HER SECOND BIRTHDAY (GB 1932)
regia/dir, scen: Agnes & John B. Thubron. cast: June Thubron. copia/copy: DCP, 5’33” (da/from 16mm, 250 ft., 16 fps); did./titles: ENG. fonte/source: East Anglian Film Archive, Norwich, UK.
TRANSPORT (GB 1933)
regia/dir, scen: Agnes & John B. Thubron. copia/copy: DCP, 10’15” (da/from 16mm, 250 ft., 16 fps); did./titles: ENG. fonte/source: East Anglian Film Archive, Norwich, UK.

Many amateur filmmaking teams featured wife-and-husband pairs such as this multiple award-winning partnership. Agnes Thubron has noted that Her Second Birthday started life as a “domestic record” of a visit from their granddaughter (who lived in India) and was never intended for competition. It was only after an initial roll of film was processed and viewed that they imagined filming additional shots and adding stop-motion animation for the toys. As such it offers both a view of 1930s family or home-movie filming and early amateur animation.

The couple’s second film, Transport, offers views of different modes of transport around the world, captured on various trips to South Africa, India, and back to England. Given the Thubrons’ class and status, the film offers a particular worldview of the different countries and peoples Britain had colonized, but nevertheless manages to capture significant national differences in the availability and issues of mass and individual transportation. The most popular of the seven World Tour films at the 1936 Vienna screening, Transport was described as “a real amateur film in the best meaning of the word”.

Keith M. Johnston

 

MEMMORTIGO? [Suicidio?/Suicide?] (ES 1934)
regia/dir, scen: Delmiro de Caralt. copia/copy: DCP, 13’54” (da/from 16mm, 386 ft., 18 fps); senza did./no titles. fonte/source: Filmoteca de Catalunya, Barcelona.

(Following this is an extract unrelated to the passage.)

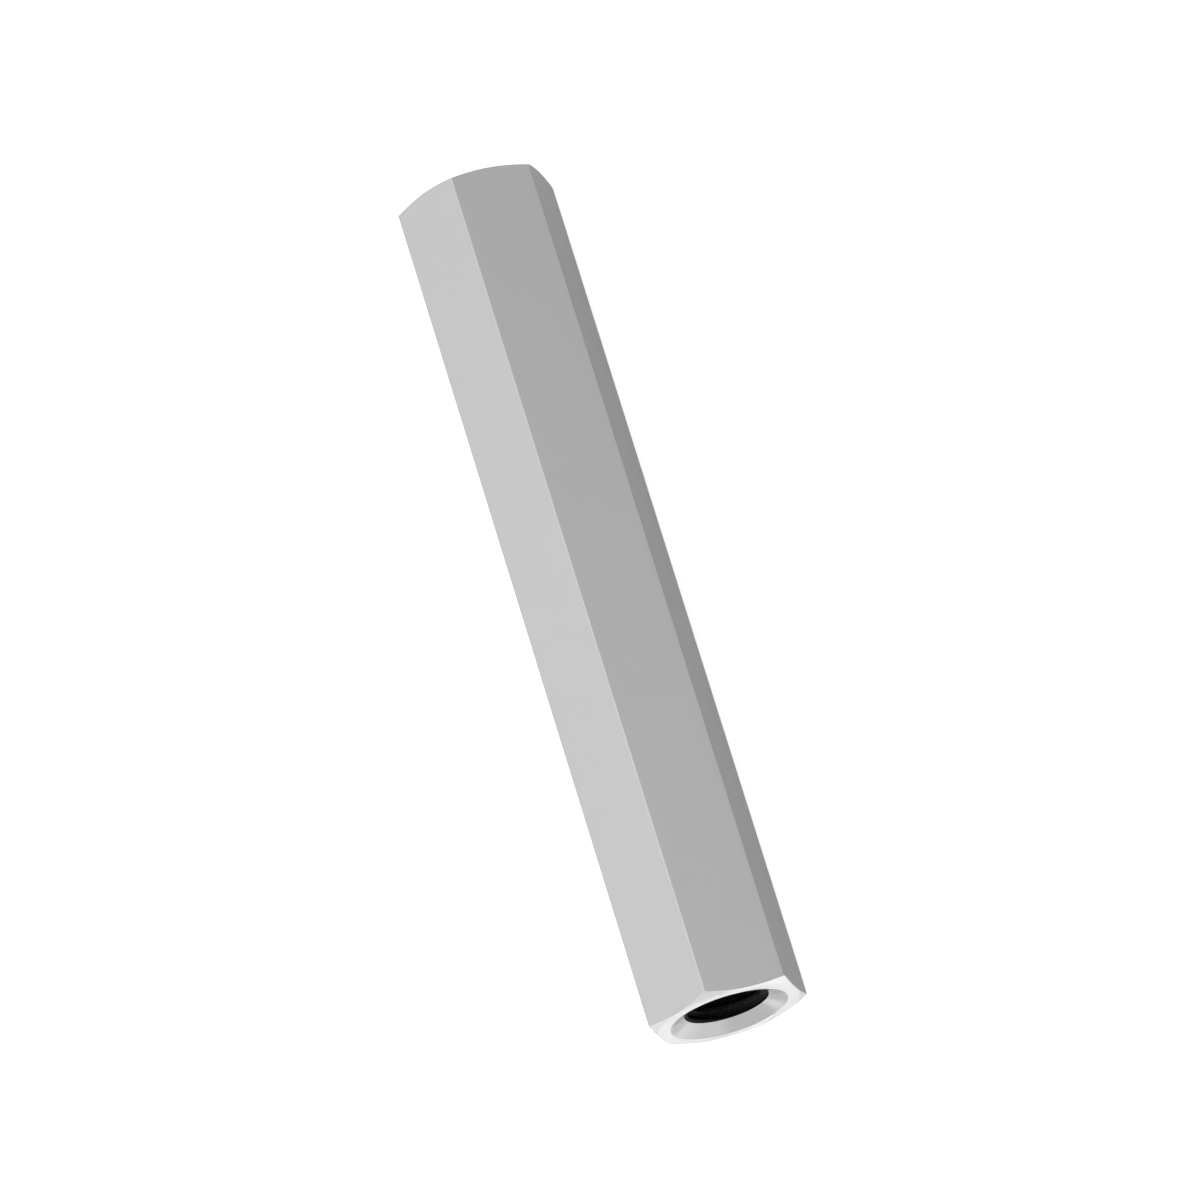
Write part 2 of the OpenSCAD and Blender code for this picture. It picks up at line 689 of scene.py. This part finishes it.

This experimental film exploring pessimism and optimism was the product of Delmiro de Caralt i Puig (1901-1990), a leading avant-garde filmmaker and thinker who introduced amateur film to Spain in the 1920s, and founded the Biblioteca Delmiro de Caralt film collection (now part of the Filmoteca de Catalunya’s Biblioteca del Cinema/Cinema Library). As well as winning an IAC Award, the film (whose title is in Esperanto) also received an Honorable Mention at the 1934 American Cinematographer Amateur Movie Makers Contest.

Keith M. Johnston


EIN SOMMER GEHT ZU ENDE
[Ultimi giorni d’estate/Last Days of Summer] (AT 1933)

regia/dir, scen: Hans Figura. copia/copy: DCP, 9’18” (da/from 16mm, orig. 282 ft., 16 fps); did./titles: GER. fonte/source: East Anglian Film Archive, Norwich, UK.

Professor Hans Figura was a Vienna-based filmmaker and member of that city’s Klub der Kino-Amateure organization. This gentle documentary follows two children as they play in and around the landscape of the Danube, before reluctantly returning to school. Due to the presence of some sensitive material this film has been edited from its original running time (owing to modern sensibilities, after some discussion the archive decided to cut a very short but physically revealing sequence of the two young girls removing their clothes on the beach).

Keith M. Johnston

 

SISTER (JP 1933)
regia/dir, scen: Kichinosuke Takeuchi. cast: Ayako (la sorella/sister), Seizo (l’amico del defunto fratello/her late brother’s friend). copia/copy: DCP, 17’34” (da/from 16mm, 426 ft., 16 fps); did./titles: ENG. fonte/source: East Anglian Film Archive, Norwich, UK.

Kichinosuke Takeuchi was an active amateur filmmaker in the Kansai region, contributing articles and screenplays to local amateur publications such as Bebī kinema (Baby Cinema) and Patē kinema (Pathé Cinema). Owner of a kimono store in Kyoto, Takeuchi also served on the boards of Kodak Nippon 8 miri Kyōkai (the Japan 8mm Film Association) and Nippon 8 miri Eiga Renmei (the Japan 8mm Film League). Sister is a drama focused on a sister’s love for her brother. It was submitted to the Institute of Amateur Cinematographer’s 1933 competition.